Now, as seeing cold and wintery-season is near, I started thinking of how to keep them 'warm-environment,' around 65 degree F. 

Your opinions and ideas as to 'How to stay them warm and cozy' would be greatly appreciated. 

Thanks,


----------



## Jen26 (Apr 22, 2008)

I have a bunny, hes out all year, he has a hutch hugger that keeps him warm and the draughts and rain out, i also put lots of bedding in for him and increase his food, if there in the utility room they should be fine


----------



## sullivan (Aug 29, 2008)

I used a hutch hugger and i use to load a ton of hay in.

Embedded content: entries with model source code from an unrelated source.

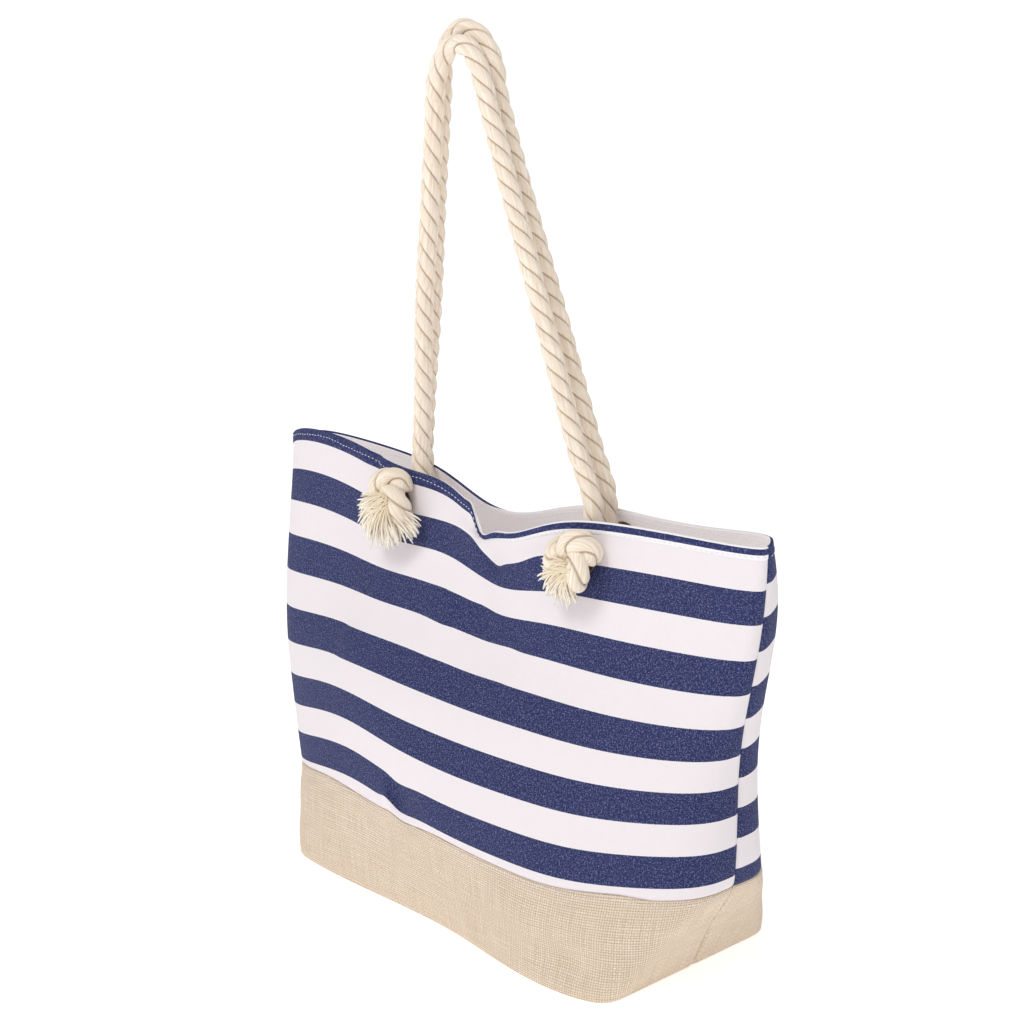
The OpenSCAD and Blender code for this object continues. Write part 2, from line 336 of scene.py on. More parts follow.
def stripedCanvas(name, top):
    # Navy where the height on the cut cloth falls in a stripe: stripes alternate below top
    f = Finish(name, Roughness=0.85, Sheen_Weight=0.04, Sheen_Roughness=0.5, Specular_IOR_Level=0.15)
    u, v = f.cut()
    height = canvasWeave(f, u, v, canvasLook["yarn"])
    fleck = f.noise(f.join(u * 0.8, v * 1.2), 0.95, 2, 0.7)
    slub = f.noise(f.join(u * 1.5, v * 0.5), 0.8, 2, 0.7)
    edge = v + (f.noise(f.join(u, 0.0), 0.6, 3, 0.7) - 0.5) * 0.9
    phase = ((edge * -1 + top) / (2 * canvasLook["stripe"])).math("FRACT")
    navyShare = phase.math("LESS_THAN", 0.5) * edge.math("LESS_THAN", top)
    cloud = f.noise(f.place(), 9.0, 3, 0.55)
    light = f.spread(fleck, 0.54, 0.7, 0.0, 0.8)
    lightSlub = f.spread(slub, 0.56, 0.72, 0.0, 0.75)
    navy = f.mix(cloud, canvasLook["navyDark"], canvasLook["navy"])
    navy = f.mix(light.math("MAXIMUM", lightSlub), navy, canvasLook["navyLight"])
    # Darker in the weave's gaps, where the height is low: painted shade
    navy = f.mix(height * -0.35 + 0.35, navy, canvasLook["navyDark"])
    white = f.mix(height * -0.3 + 0.3, canvasLook["white"], canvasLook["whiteShade"])
    return f.finish(f.mix(navyShare, white, navy), height, canvasLook["bump"], canvasLook["depth"])


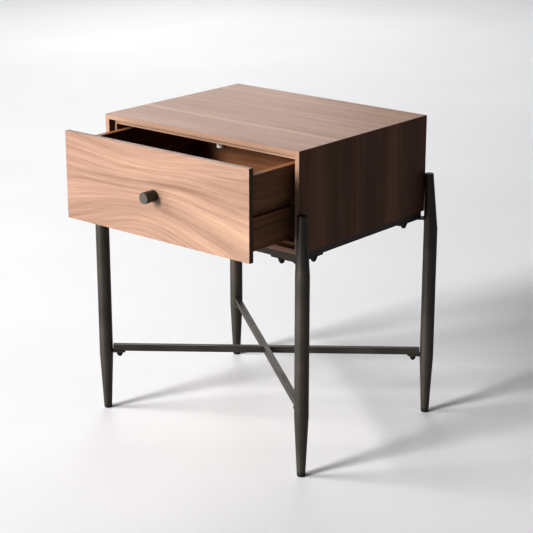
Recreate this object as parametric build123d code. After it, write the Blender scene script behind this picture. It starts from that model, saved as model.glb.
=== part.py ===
from build123d import *
import os
from math import atan2, degrees, hypot

os.makedirs("parts", exist_ok=True)

# Side table with one drawer: a mitred wooden case on a welded steel frame, four tapered tube legs
# and a crossed stretcher. Millimetres, +Z up, the drawer faces -Y. While it is being built the case
# is centred on X = 0 and Y = 0; export() then moves everything so that the origin lies on the floor
# under the middle of the whole part, with the drawer standing partly open.

# Case
CASE_WIDTH = 450.0
CASE_DEPTH = 363.0
CASE_TOP_Z = 572.5
CASE_BOTTOM_Z = 395.0
BOARD = 9.0
LINER_RECESS = 12.0
LINER_SIDE = 7.0
LINER_TOP = 9.0
LINER_BOTTOM = 7.0
BACK_PANEL = 6.0
BACK_INSET = 3.0

# Drawer
DRAWER_OPEN = 110.5
FRONT_WIDTH = 425.0
FRONT_THICKNESS = 9.5
FRONT_GAP_Z = 0.9
BOX_WIDTH = 402.0
BOX_DEPTH = 315.0
BOX_BOTTOM_Z = 418.0
BOX_TOP_Z = 545.5
BOX_WALL = 12.0
TRAY = 5.0
TRAY_RAISE = 9.0
TRAY_TONGUE = 4.5
TRAY_REBATE = 1.5
TRAY_PLAY = 0.25
BUMPER = 1.6
BUMPER_RADIUS = 2.5
BUMPER_X = 180.0
KNOB_RADIUS = 10.0
KNOB_LENGTH = 25.0
KNOB_CHAMFER = 0.7
KNOB_DROP = 1.7

# Runners and the stop that keeps the drawer from falling out
RUNNER_HEIGHT = 14.0
RUNNER_Z = 481.5
RUNNER_LENGTH = 320.0
RUNNER_NOSE = 4.0
GROOVE_DEPTH = 5.5
GROOVE_PLAY = 0.5
STOP_RADIUS = 8.0
STOP_DROP = 21.0
STOP_ROUNDING = 1.5
STOP_WELL = 3.0
STOP_Y = -121.0

# Steel frame under the case
TUBE_HEIGHT = 12.0
TUBE_WIDTH = 10.0
TUBE_WALL = 1.2
FRAME_INSET = 3.7
PLATE = 3.0
ARM_WIDTH = 13.0
ARM_REACH = 76.0
ARM_BOLT_REACH = 56.0
TONGUE_WIDTH = 16.0

# Legs
LEG_X = 237.5
LEG_Y = 186.5
LEG_RADIUS = 12.5
LEG_TOP_RADIUS = 7.9
LEG_FOOT_RADIUS = 7.6
LEG_WALL = 1.5
LEG_TOP_Z = 464.5
LEG_UPPER_SHOULDER_Z = 362.0
LEG_LOWER_SHOULDER_Z = 110.0
LEG_TOP_SHIFT = 5.5
CAP = 1.5
GLIDE = 8.0
GLIDE_TAPER = 0.6
GLIDE_ROUNDING = 0.8
GLIDE_NECK = 12.0
CAP_NECK = 6.0
CAP_NECK_PLAY = 0.5
PLUG_PLAY = 0.1

# Crossed stretcher
RAIL_TOP_Z = 128.5
RAIL_START = 15.5
RAIL_PLUG = 1.5
RAIL_PLUG_NECK = 5.0
TAB_WIDTH = 14.0
TAB_CORNER = 3.0
TAB_REACH = 36.0
TAB_BOLT_REACH = 25.5

# Fasteners
SCREW_RADIUS = 1.6
SCREW_HEAD_RADIUS = 3.4
SCREW_HEAD = 2.0
HOLE_PLAY = 0.1
OVERCUT = 1.0
STUD_RADIUS = 2.9
STUD_BITE = 5.0
NUT_FLANGE_RADIUS = 6.4
NUT_FLANGE = 1.5
NUT_HEX_FLATS = 10.0
NUT_HEX = 3.2
NUT_DOME_RADIUS = 4.6
DOWEL_RADIUS = 3.0
DOWEL_LENGTH = 26.0
DOWEL_BLIND = 4.0
DOWEL_SPREAD_Z = 36.0
SCREW_BITE = 4.0
STOP_SCREW_BITE = 5.0
BACK_SCREW_BITE = 14.0
BACK_SCREW_X = 110.0
BACK_SCREW_SPREAD_Z = 43.0
CASE_SCREW_X = 90.0
CASE_SCREW_BITE = 6.0
FRONT_SCREW_X = 140.0
FRONT_SCREW_SPREAD_Z = 30.0
FRONT_SCREW_BITE = 7.0
KNOB_SCREW_BITE = 11.0
RUNNER_SCREW_SPREAD = 128.0

# Sizes and places that follow from the dimensions above
half_width = CASE_WIDTH / 2
half_depth = CASE_DEPTH / 2
case_height = CASE_TOP_Z - CASE_BOTTOM_Z
case_middle_z = (CASE_TOP_Z + CASE_BOTTOM_Z) / 2
inner_half_width = half_width - BOARD
inner_bottom_z = CASE_BOTTOM_Z + BOARD
inner_top_z = CASE_TOP_Z - BOARD
liner_front_y = -half_depth + LINER_RECESS
back_panel_rear_y = half_depth - BACK_INSET
liner_rear_y = back_panel_rear_y - BACK_PANEL
liner_face_x = inner_half_width - LINER_SIDE
liner_ceiling_z = inner_top_z - LINER_TOP
liner_floor_z = inner_bottom_z + LINER_BOTTOM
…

My rabbit use to bury in and make a hole in it. When i use to get him out hed be like toast. To be honest they cope quite well with cold its the damp that not good. My rabbits coat use to thicken up loads as the cold drew in.


----------



## scosha37 (Feb 24, 2008)

Use plenty hay i have an indoor bunny and he has his own blanket and he snuggles up in it to sleep he never poops or pee's on it i bought it out the Poundland,even streading up newspapers aswell and more sawdust


----------



## MelanieW34 (Sep 28, 2008)

We use a hutch hugger with some newspaper underneath, and like everyone else increase the amount of hay. When its freezing I use a heat pad wrapped in a blanket (I cant for the life of me remember what its called) which you heat in the microwave.

Bumble has always been snuggly, and like someome else said he hates the wet more.


----------



## ColeosMummy (Aug 27, 2008)

im getting mine a snugglesafe look them up on ebay or pets at home site


----------



## polly2 (Jan 1, 2009)

Holly has tarpaulin (sp?) around her hutch and a hutch snuggle!


----------